* **EXERCISE**
Please copy all the lines that follow, word for word.

* **DATASET EXCERPT**
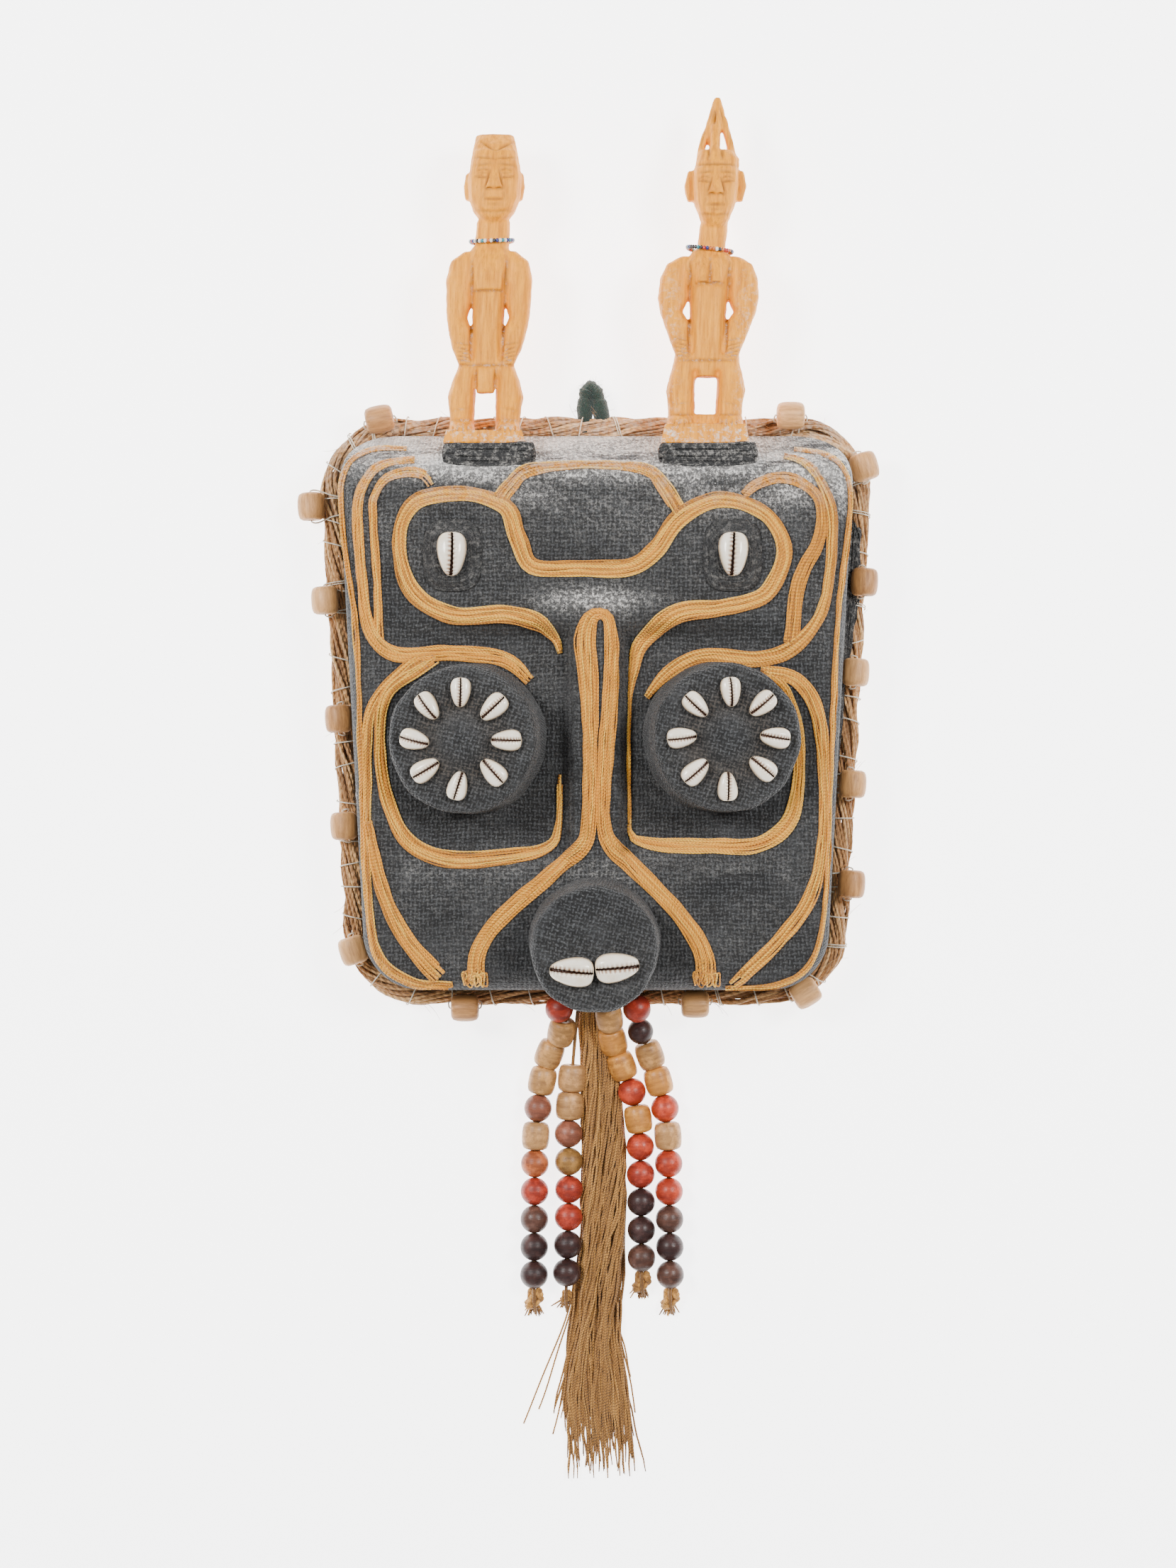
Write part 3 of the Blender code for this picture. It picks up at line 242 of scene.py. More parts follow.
def black_cord_paint():
    """Matt black cord and cloth with a little dust in the windings."""
    p = Paint("black_cord", 0.85)
    fine = p.noise(1100.0, 4.0)
    ply = p.math("SINE", p.attribute("twist"))
    colour = p.mix(p.spread(fine, 0.35, 0.75), (0.008, 0.008, 0.0085), (0.060, 0.060, 0.060))
    grains = p.spread(p.noise(330.0, 5.0, roughness=0.8), 0.50, 0.62)
    dust = p.math("MULTIPLY", grains, p.attribute("dust"))
    colour = p.mix(dust, colour, (0.42, 0.40, 0.37))
    return p.finish(colour, p.math("ADD", p.math("MULTIPLY", ply, 0.5), fine), 0.8, 0.0006)


def cowrie_paint():
    """Glossy ivory shell with warm edges, its slit painted dark brown as the shade inside it, between
    stained teeth.
    """
    p = Paint("cowrie", 0.22)
    slit = p.attribute("slit")
    tooth = p.attribute("tooth")
    warm = p.attribute("warm")
    cloud = p.noise(130.0, 3.0)
    colour = p.mix(p.spread(cloud, 0.35, 0.7), (0.90, 0.84, 0.72), (0.80, 0.70, 0.54))
    colour = p.mix(p.math("MULTIPLY", warm, 0.6), colour, (0.62, 0.40, 0.19))
    colour = p.mix(tooth, colour, (0.27, 0.095, 0.028))
    # The slit is mixed to near black-brown: painted shade inside the shell's opening.
    colour = p.mix(slit, colour, (0.055, 0.018, 0.008))
    rough = p.spread(p.noise(300.0, 3.0), 0.3, 0.7, 0.16, 0.34)
    p.shader.inputs["Subsurface Weight"].default_value = 0.08
    p.shader.inputs["Subsurface Radius"].default_value = (0.004, 0.003, 0.002)
    p.shader.inputs["Coat Weight"].default_value = 0.3
    return p.finish(colour, p.noise(700.0, 2.0), 0.06, 0.0003, rough)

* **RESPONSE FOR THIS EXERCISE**
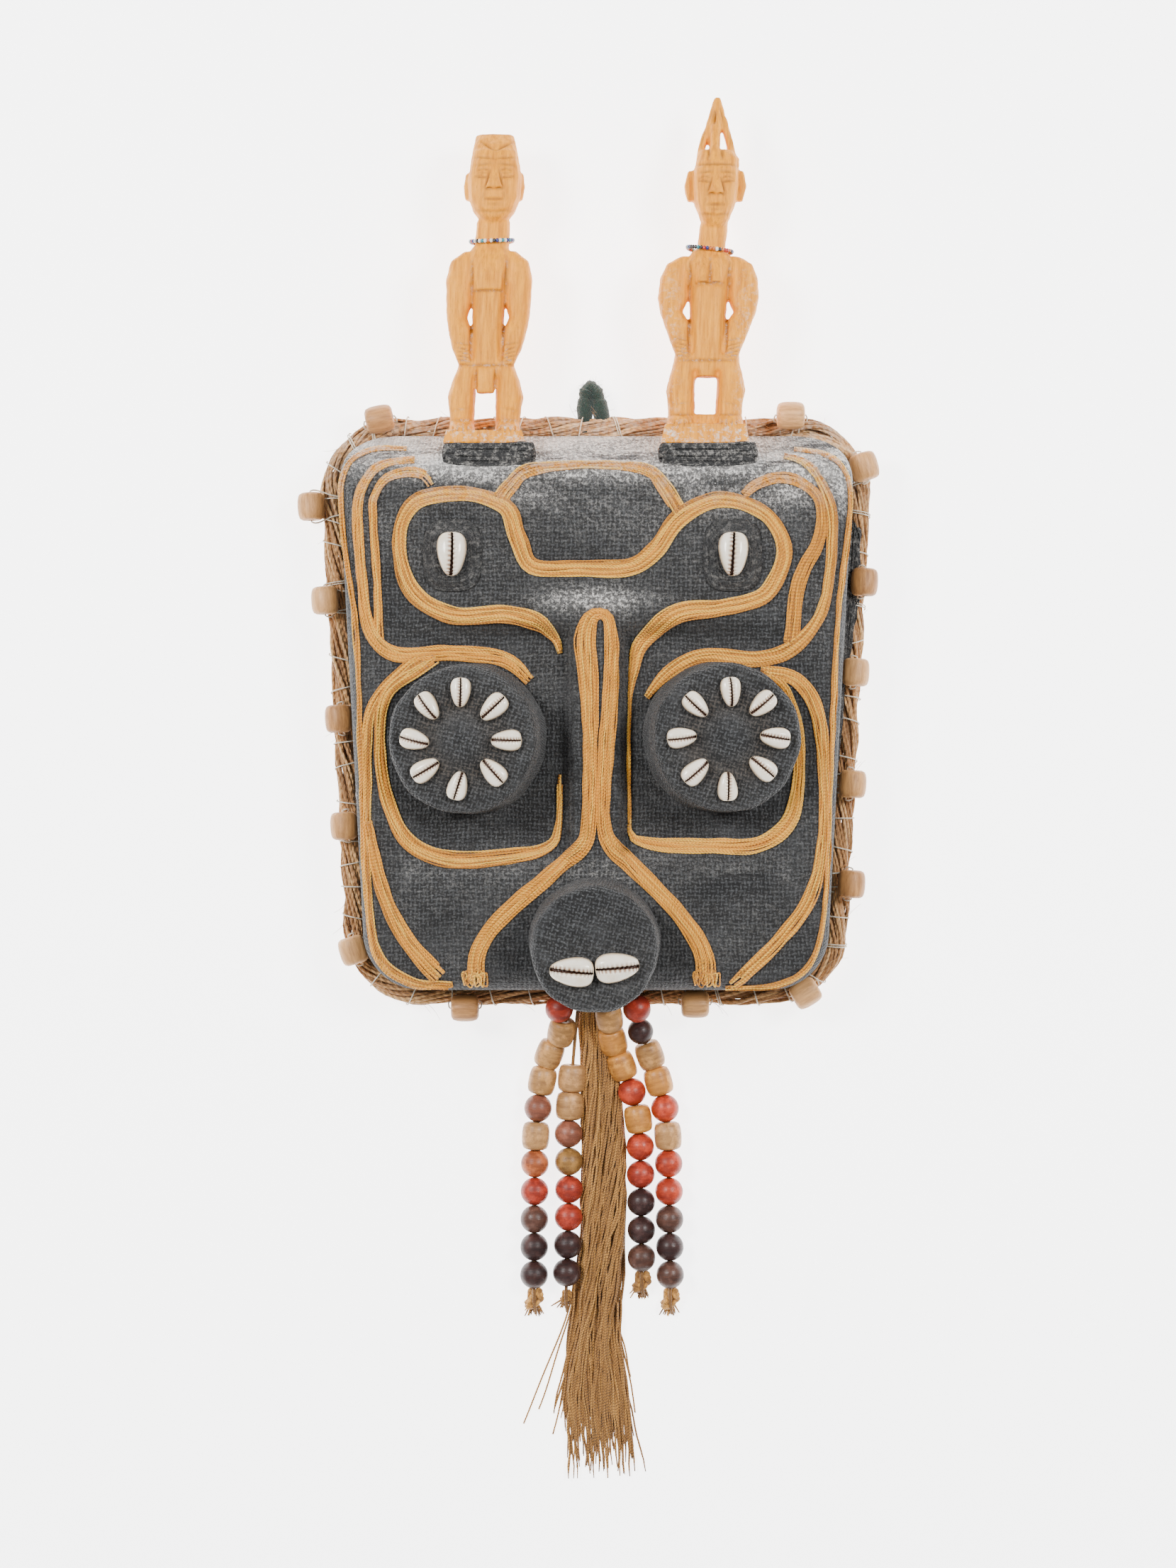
Write part 3 of the Blender code for this picture. It picks up at line 242 of scene.py. More parts follow.
def black_cord_paint():
    """Matt black cord and cloth with a little dust in the windings."""
    p = Paint("black_cord", 0.85)
    fine = p.noise(1100.0, 4.0)
    ply = p.math("SINE", p.attribute("twist"))
    colour = p.mix(p.spread(fine, 0.35, 0.75), (0.008, 0.008, 0.0085), (0.060, 0.060, 0.060))
    grains = p.spread(p.noise(330.0, 5.0, roughness=0.8), 0.50, 0.62)
    dust = p.math("MULTIPLY", grains, p.attribute("dust"))
    colour = p.mix(dust, colour, (0.42, 0.40, 0.37))
    return p.finish(colour, p.math("ADD", p.math("MULTIPLY", ply, 0.5), fine), 0.8, 0.0006)


def cowrie_paint():
    """Glossy ivory shell with warm edges, its slit painted dark brown as the shade inside it, between
    stained teeth.
    """
    p = Paint("cowrie", 0.22)
    slit = p.attribute("slit")
    tooth = p.attribute("tooth")
    warm = p.attribute("warm")
    cloud = p.noise(130.0, 3.0)
    colour = p.mix(p.spread(cloud, 0.35, 0.7), (0.90, 0.84, 0.72), (0.80, 0.70, 0.54))
    colour = p.mix(p.math("MULTIPLY", warm, 0.6), colour, (0.62, 0.40, 0.19))
    colour = p.mix(tooth, colour, (0.27, 0.095, 0.028))
    # The slit is mixed to near black-brown: painted shade inside the shell's opening.
    colour = p.mix(slit, colour, (0.055, 0.018, 0.008))
    rough = p.spread(p.noise(300.0, 3.0), 0.3, 0.7, 0.16, 0.34)
    p.shader.inputs["Subsurface Weight"].default_value = 0.08
    p.shader.inputs["Subsurface Radius"].default_value = (0.004, 0.003, 0.002)
    p.shader.inputs["Coat Weight"].default_value = 0.3
    return p.finish(colour, p.noise(700.0, 2.0), 0.06, 0.0003, rough)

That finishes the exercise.